The other day Helen and I walked across a field of wheat near our home. To the right and left of the path were serried ranks of wheat stalks - every row the same. But, in the middle of the field, along the footpath, was a large swathe of set-aside land and as we walked along it we startled a skylark up into the air and it sang to us. How boring the walk would have been without that beautiful birdsong!

Of course, celebrating diversity is not the same thing as saying that there is no difference between one set of ideas or beliefs and another. Nor is it an excuse for letting people get away with things that are plain wrong, such as denying the human rights of members of their community on the grounds that they are entitled to behave totally differently from the rest of us. But it is saying that we should reserve judgement on many of the things that divide us, and agree to disagree, safe in the knowledge that God is the final arbitrator of all things.

Isn’t Paul saying something similar in his letter to the Christians in ancient Rome? Isn’t he saying that, much as we might like to second guess what the future is going to be like, when God completes the creation, we can’t rush things. We have to turn our backs on fear and look forward to the future eagerly, but with patience.

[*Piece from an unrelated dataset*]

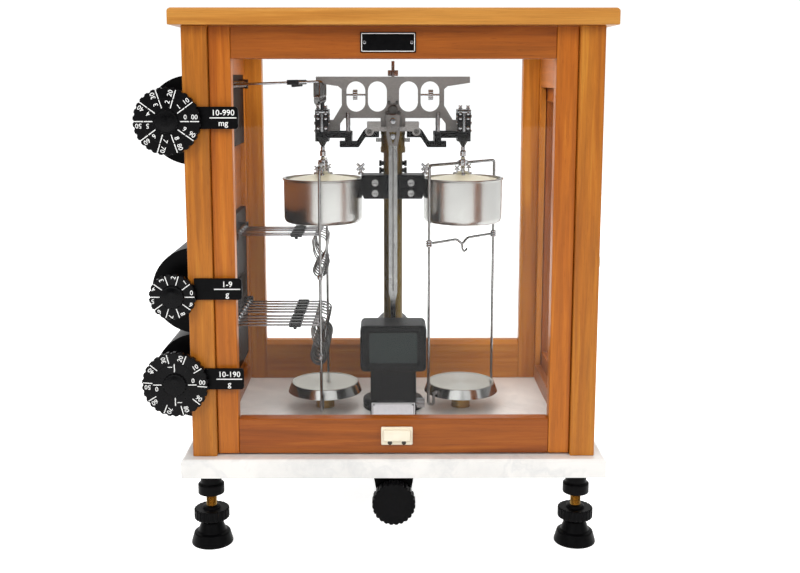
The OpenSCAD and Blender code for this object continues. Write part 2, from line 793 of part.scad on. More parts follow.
module beam_half() {
    z = knife_z;
    end_x = arm_len + 6.3;
    difference() {
        polygon([[0, z + 47], [end_x, z + 47], [end_x, z + 40.5], [57, z + 37], [53.5, z + 34],
                 [53.5, z + 17], [62.7, z + 2], [arm_len - 4, z + 2], [arm_len - 4, z - 5.5],
                 [arm_len + 4, z - 5.5], [arm_len + 4, z - 9], [55.5, z - 9], [55.5, z - 2],
                 [51, z + 4], [13, z + 4], [13, z - 13], [0, z - 13]]);
        for (x = [16.3, 38.8]) {
            translate([x, z + 32.1]) circle(r = 9.9);
            translate([x, z + 20.5]) circle(r = 9.9);
            translate([x - 9.9, z + 20.5]) square([19.8, 11.6]);
        }
    }
}
module beam_frame() color("gray") placed() {
    balance_z = knife_z + 28;
    difference() {
        cut_plate(beam_y - beam_t / 2, beam_y + beam_t / 2) {
            beam_half();
            mirror([1, 0]) beam_half();
        }
        middle_knife(beam_t);
    }
    both_sides() along_x(beam_y, balance_z, 28, 49.5, 1.1);
    upright(0, beam_y, knife_z + 46, knife_z + 63, 1.6);
    along_y(0, knife_z + 12.5, beam_y - beam_t / 2 - 3, beam_y - beam_t / 2, 6);
}

module knife_edges() color("white") placed() {
    middle_knife(13);
    both_sides() end_knife();
}

module pointer() color("silver") placed() {
    z = knife_z;
    y0 = beam_y - pointer_y - 2;
    w = pointer_w / 2;
    cut_plate(y0, y0 + 2)
        difference() {
            polygon([[-7, z + 7.5], [7, z + 7.5], [7, z - 13], [w, z - 25], [w, z - 180], [2.6, z - 188],
                     [2.6, z - 228], [5, z - 229], [5, z - 242], [-5, z - 242], [-5, z - 229],
                     [-2.6, z - 228], [-2.6, z - 188], [-w, z - 180], [-w, z - 25], [-7, z - 13]]);
            polygon([[-4.2, z - 10], [4.2, z - 10], [0, z - 23]]);
        }
    for (x = [-5.3, 5.3])
        along_y(x, z + 5, y0 + 2, beam_y - beam_t / 2, 1.5);
}

module balance_nut(x) {
    difference() {
        translate([x - 2.5, beam_y, knife_z + 28])
            rotate([0, 90, 0])
                fluted(5.5, 5, 16, 0.8);
        along_x(beam_y, knife_z + 28, x - 4, x + 4, 1.1 + fit);
    }
}
module left_balance_nut() color("goldenrod") placed() balance_nut(-39.5);
module right_balance_nut() color("goldenrod") placed() balance_nut(39.5);

module sensitivity_nut() color("goldenrod") placed()
    difference() {
        translate([0, beam_y, knife_z + 47.5]) fluted(5.5, 6, 16, 0.8);
        upright(0, beam_y, knife_z + 47, knife_z + 54, 1.6 + fit);
    }

// The stirrup of the right side: a ring in the Y-Z plane round the beam's end, with its stem
module stirrup() {
    x0 = arm_len - 7;
    x1 = arm_len + 7;
    z = knife_z;
    plate_in = 10;
    plate_out = 13;
    difference() {
        block(x0, x1, beam_y - plate_out, beam_y + plate_out, z - 20, z + 13);
        block(x0 - 1, x1 + 1, beam_y - plate_in, beam_y + plate_in, z - 16, z + 9);
    }
    block(arm_len - 3, arm_len + 3, beam_y - 8, beam_y + 8, z + 0.1, z + 9);
    translate([arm_len, beam_y, z - 26]) cylinder(h = 6, r1 = 1.6, r2 = 5);
    upright(arm_len, beam_y, z - 37, z - 26, 1.6);
}
module right_stirrup() color("dimgray") placed() stirrup();
module left_stirrup() color("dimgray") placed() {
    rack_half = row_half(mg_count) + 9;
    mirror([1, 0, 0]) stirrup();
    along_y(-arm_len, mg_rack_z, beam_y - rack_half, beam_y + rack_half, mg_rack_r);
    for (side = [-1, 1])
        upright(-arm_len, beam_y + side * 11.5, knife_z + 12, mg_rack_z, 1.4);
}

// A hanger whose legs stand at X = +half and -half, with a hub round the bell's stem
module hanger(half) {
    foot_z = knee_z - 3.5;
    difference() {
        union() {
            translate([0, 0, hang_z - 3]) cylinder(h = 6, r = 5);
            for (side = [-1, 1])
                wire([[0, 0, hang_z], [side * half, 0, hang_z], [side * half, 0, knee_z],
                      [side * lug_r, 0, foot_z], [side * lug_r, 0, pan_top_z - 3.5]], wire_d);
        }
        translate([0, 0, hang_z - 5]) cylinder(h = 10, r = stem_r + fit);
    }
}

module left_hanger() color("silver") placed() {
    translate([-arm_len, beam_y, 0])
        rotate(90) {
            hanger(left_half);
            for (z = [gram_rack_z, ten_rack_z]) {
                bar([-left_half - 4, 0, z], [left_half + 4, 0, z], 2 * rack_r);
                for (side = [-1, 1])
                    translate([side * (left_half + 5), 0, z])
                        rotate([0, 90, 0])
                            cylinder(h = 4, r = 2.6, center = true);
            }
        }
}

module right_hanger() color("silver") placed() {
    bar_height = floor_z + 185;
    translate([arm_len, beam_y, 0])
        rotate(45) {
            hanger(right_half);
            wire([[-right_half, 0, bar_height], [-9, 0, bar_height], [0, 0, bar_height - 6],
                  [9, 0, bar_height], [right_half, 0, bar_height]], 2.4);
            wire([[0, 0, bar_height - 6], [0, 0, bar_height - 11], [4, 0, bar_height - 15],
                  [8, 0, bar_height - 12]], 1.8);
        }
}

// A damper bell with a conical lid, its boss and its stem
module bell() {
    boss_r = 7;
    boss_z = bell_lid_z + 7;
    rotate_extrude()
        polygon([[bell_r - 1.2, bell_lid_z - 34], [bell_r, bell_lid_z - 34], [bell_r, bell_lid_z],
                 [bell_r - 2, bell_lid_z + 2], [boss_r, boss_z], [boss_r, boss_z + 3], [0, boss_z + 3],
                 [0, boss_z - 2], [boss_r, boss_z - 2], [bell_r - 1.2, bell_lid_z]]);
    upright(0, 0, boss_z + 3, knife_z - 37, stem_r);
}
module left_damper_bell() color("gainsboro") placed() translate([-arm_len, beam_y, 0]) bell();
module right_damper_bell() color("gainsboro") placed() translate([arm_len, beam_y, 0]) bell();

// A pan with a flat top, a flared skirt and two drilled lugs on its X sides
module pan() {
    r = pan_d / 2;
    top_r = r - 4.2;
    lug_z = pan_low_z + 2.5;
    difference() {
        union() {
            rotate_extrude()
                polygon([[0, pan_top_z - pan_t], [top_r - pan_t, pan_top_z - pan_t],
                         [r - pan_t, pan_low_z], [r, pan_low_z], [top_r, pan_top_z], [0, pan_top_z]]);
            for (side = [-1, 1])
                translate([side * (lug_r - 2), 0, lug_z + 1]) cube([11, 8, 2], center = true);
        }
        for (side = [-1, 1])
            translate([side * lug_r, 0, lug_z - 1]) cylinder(h = 4, r = wire_d / 2 + 0.3);
    }
}
module left_pan() color("lightsteelblue") placed() translate([-arm_len, beam_y, 0]) rotate(90) pan();
module right_pan() color("lightsteelblue") placed() translate([arm_len, beam_y, 0]) rotate(45) pan();

module screen_glass() color("darkslategray") placed() {
    z_mid = screen_z + screen_h / 2;
    block(-window_w / 2 - 1, window_w / 2 + 1, screen_y + 4.2, screen_y + 5.8,
          z_mid - window_h / 2 - 0.6, z_mid + window_h / 2 + 0.6);
}

module zero_knob() color("silver") placed() {
    y = stand_y + 10;
    z = floor_z + 24;
    along_x(y, z, 4, stand_w / 2 + 1, 2.5);
    translate([stand_w / 2 + 1, y, z]) rotate([0, 90, 0]) fluted(5, 8, 20, 0.6);
}

// The cup on the table and, above it, the screw with its fluted wheel
module foot_cup(x) {
    translate([x, foot_y, 0]) {
        cylinder(h = 12, r1 = cup_d / 2, r2 = cup_d / 2 - 3.5);
        translate([0, 0, 12]) cylinder(h = 10, r1 = 13.5, r2 = 10);
    }
}
module foot_screw(x) {
    translate([x, foot_y, 0]) {
        translate([0, 0, 22.3]) cylinder(h = 2.7, r = 8);
        translate([0, 0, 25]) fluted(wheel_d / 2, 10, 24, 1.4);
        translate([0, 0, 35]) cylinder(h = foot_h - foot_travel - 2 - 35, r = foot_screw_d / 2);
    }
}
module left_foot_cup() color("black") placed() foot_cup(-foot_x);
module right_foot_cup() color("black") placed() foot_cup(foot_x);
module left_foot_screw() color("goldenrod") placed() foot_screw(-foot_x);
module right_foot_screw() color("goldenrod") placed() foot_screw(foot_x);

// The fluted knob in the middle of a dial
module dial_knob() {
    translate([0, dial_y0 - dial_knob_h, 0]) rotate([-90, 0, 0]) fluted(dial_knob_r, dial_knob_h, 20, 0.9);
}

// A scalloped dial with its hollow shaft, hollowed for a centre dial of radius inner_r
module outer_dial(r, z, inner_r, flutes, cams) {
    hub_r = dial_out - 1.5;
    end_y = housing_y + 12 + cams * 12;
    translate([dial_x, 0, z])
        difference() {
            union() {
                translate([0, dial_y0, 0]) rotate([-90, 0, 0]) fluted(r, dial_y1 - dial_y0, flutes, 2.2);
                along_y(0, 0, dial_y1, housing_y - 0.3, hub_r);
                along_y(0, 0, housing_y - 0.3, end_y, dial_shaft_r);
                for (i = [1:cams])
                    rotate([0, i * 36, 0]) along_y(1.5, 0, housing_y + 8 + i * 12, housing_y + 12 + i * 12, 9);
            }
            if (inner_r > 0) {
                along_y(0, 0, dial_y0 - 1, dial_y0 + 3, inner_r + 0.3);
                along_y(0, 0, dial_y0, end_y + 1, centre_shaft_r + fit);
            }
        }
}

// A centre dial with its knob and its long shaft, which carries more cams
module centre_dial(z, cams) {
    first_y = housing_y + housing_l - 30 - cams * 12;
    translate([dial_x, 0, z]) {
        along_y(0, 0, dial_y0, dial_y0 + 2.7, centre_dial_r);
        dial_knob();
        along_y(0, 0, dial_y0 + 2.7, housing_y + housing_l, centre_shaft_r);
        for (i = [1:cams])
            rotate([0, i * 40, 0]) along_y(1.5, 0, first_y + i * 12, first_y + 4 + i * 12, 9);
    }
}

module mg_dial() color("black") placed() outer_dial(mg_dial_r, mg_z, centre_dial_r, 30, 4);
module mg_centre_dial() color("black") placed() centre_dial(mg_z, 4);
module gram_dial() color("black") placed() {
    outer_dial(gram_dial_r, gram_z, 0, 24, 5);
    translate([dial_x, 0, gram_z]) dial_knob();
}
module ten_gram_dial() color("black") placed() outer_dial(ten_dial_r, ten_z, centre_dial_r, 30, 5);
module ten_gram_centre_dial() color("black") placed() centre_dial(ten_z, 4);

// One lever in the plane at Y = y, its peg at x, and the ring weight that hangs on the peg
module lever(y, z, x, peg_z, rod_d, peg_r, ring_in, ring_wire) {
    out = y < beam_y ? -1 : 1;
    drop_y = y + out * (ring_wire + peg_r + 0.4);
    end_y = y - out * (ring_wire + 0.8);
    difference() {
        union() {
            along_y(lever_x, z, drop_y - 1.5, drop_y + 1.5, 3.6);
            wire([[lever_x + 2.6, drop_y, z], [x - 5, drop_y, z], [x, drop_y, z - 4],
                  [x, drop_y, peg_z]], rod_d);
            knuckle([x, drop_y, peg_z], 2 * peg_r);
            along_y(x, peg_z, min(drop_y, end_y), max(drop_y, end_y), peg_r);
        }
        along_y(lever_x, z, drop_y - 3, drop_y + 3, lever_shaft_r + fit);
    }
    translate([x, y, peg_z + peg_r + 0.15 - ring_in])
        rotate([90, 0, 0])
            rotate_extrude()
                translate([ring_in + ring_wire, 0])
                    circle(r = ring_wire, $fn = 24);
}

// A row of levers over a rack bar of radius bar_r at height rack
module lever_row(count, z, rack, bar_r, peg_r, side, ring_in, ring_wire) {
    peg_z = rack + bar_r + ring_rise - peg_r - 0.15;
    for (i = [0:count - 1])
        lever(beam_y - row_half(count) + i * lever_pitch, z, -arm_len - side, peg_z,
              2 * peg_r + rod_extra, peg_r, ring_in, ring_wire);
}

module mg_levers() color("silver") placed()
    lever_row(mg_count, mg_lever_z, mg_rack_z, mg_rack_r, 0.6, 2.1, mg_ring_r, 0.5);
module gram_levers() color("silver") placed()
    lever_row(gram_count, gram_lever_z, gram_rack_z, rack_r, 0.8, 2.6, gram_ring_r, 1.1);
module ten_gram_levers() color("silver") placed()
    lever_row(ten_count, ten_lever_z, ten_rack_z, rack_r, 1, 2.8, ten_ring_r, 2);

base_slab();
top_board();
corner_posts();
rear_frame();
side_rails();
rear_pane();
lever_boards();
dial_housings();
index_tabs();
column_tube();
column_head();
damper_bracket();
bracket_screws();
damper_cups();
bubble_level();
knob_bracket();
foot_sockets();
lamp_housing();
screen_housing();
data_plate();
sash_frame();
sash_pane();
sash_pull();
name_plate();
door_frame();
door_pane();
door_knob();
arrest_knob();
lift_rod();
pan_rests();
left_arm();
right_arm();
beam_frame();
knife_edges();
pointer();
left_balance_nut();
right_balance_nut();
sensitivity_nut();
left_stirrup();
left_hanger();
left_damper_bell();
left_pan();
right_stirrup();
right_hanger();
right_damper_bell();
right_pan();
screen_glass();
zero_knob();
left_foot_cup();
left_foot_screw();
right_foot_cup();
right_foot_screw();
mg_dial();
mg_centre_dial();
gram_dial();
ten_gram_dial();
ten_gram_centre_dial();
mg_levers();
gram_levers();
ten_gram_levers();
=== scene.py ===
from math import asin, atan2, cos, hypot, pi, radians, sin
import bmesh
import bpy
from mathutils import Matrix, Vector


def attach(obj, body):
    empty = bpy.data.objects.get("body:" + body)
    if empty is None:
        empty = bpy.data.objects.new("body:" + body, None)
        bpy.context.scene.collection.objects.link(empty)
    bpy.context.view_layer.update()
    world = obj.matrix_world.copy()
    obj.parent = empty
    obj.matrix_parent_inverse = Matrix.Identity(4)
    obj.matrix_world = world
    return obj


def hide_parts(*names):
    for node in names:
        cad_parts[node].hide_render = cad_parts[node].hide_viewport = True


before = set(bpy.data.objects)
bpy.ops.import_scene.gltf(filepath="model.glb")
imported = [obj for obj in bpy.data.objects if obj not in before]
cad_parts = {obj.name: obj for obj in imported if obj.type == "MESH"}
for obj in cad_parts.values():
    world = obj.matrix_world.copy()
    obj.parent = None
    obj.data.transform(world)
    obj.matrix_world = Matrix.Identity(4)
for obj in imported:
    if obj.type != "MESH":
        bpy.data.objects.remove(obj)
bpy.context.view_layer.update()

# Lengths are in millimetres about the middle of the case, with the table at Z = 0.
MID_X, MID_Y = -16.9, -1.5
BEAM_Y, ARM = 14.5, 74.0
FLOOR_Z, ROOF_Z = 91.0, 492.0
FOOT_X, FOOT_Y = 176.0, 128.5
X, Y, Z = Vector((1, 0, 0)), Vector((0, 1, 0)), Vector((0, 0, 1))
SIDES = ((-1, "left"), (1, "right"))
BEVEL_ANGLE, SHARP_ANGLE = radians(30), radians(35)


def row(v):
    """A point of the drawing as a point of the row frame, in metres."""
    return ((v[0] - MID_X) / 1000, (v[1] - MID_Y) / 1000, v[2] / 1000)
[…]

We may feel that we are God’s children, but at the moment that doesn’t give us any special privileges over everybody else. We all have to wait, with eager anticipation, for God’s truth to be revealed. Living in a diverse world, a world not yet completely under control or entirely obedient to God’s will, may sometimes be frustrating and may even cause us pain at times, but it’s God’s way and it allows us to discover so much that is exciting, challenging and hopeful, which will make our pilgrimage more interesting as we continue on our way through life with Jesus.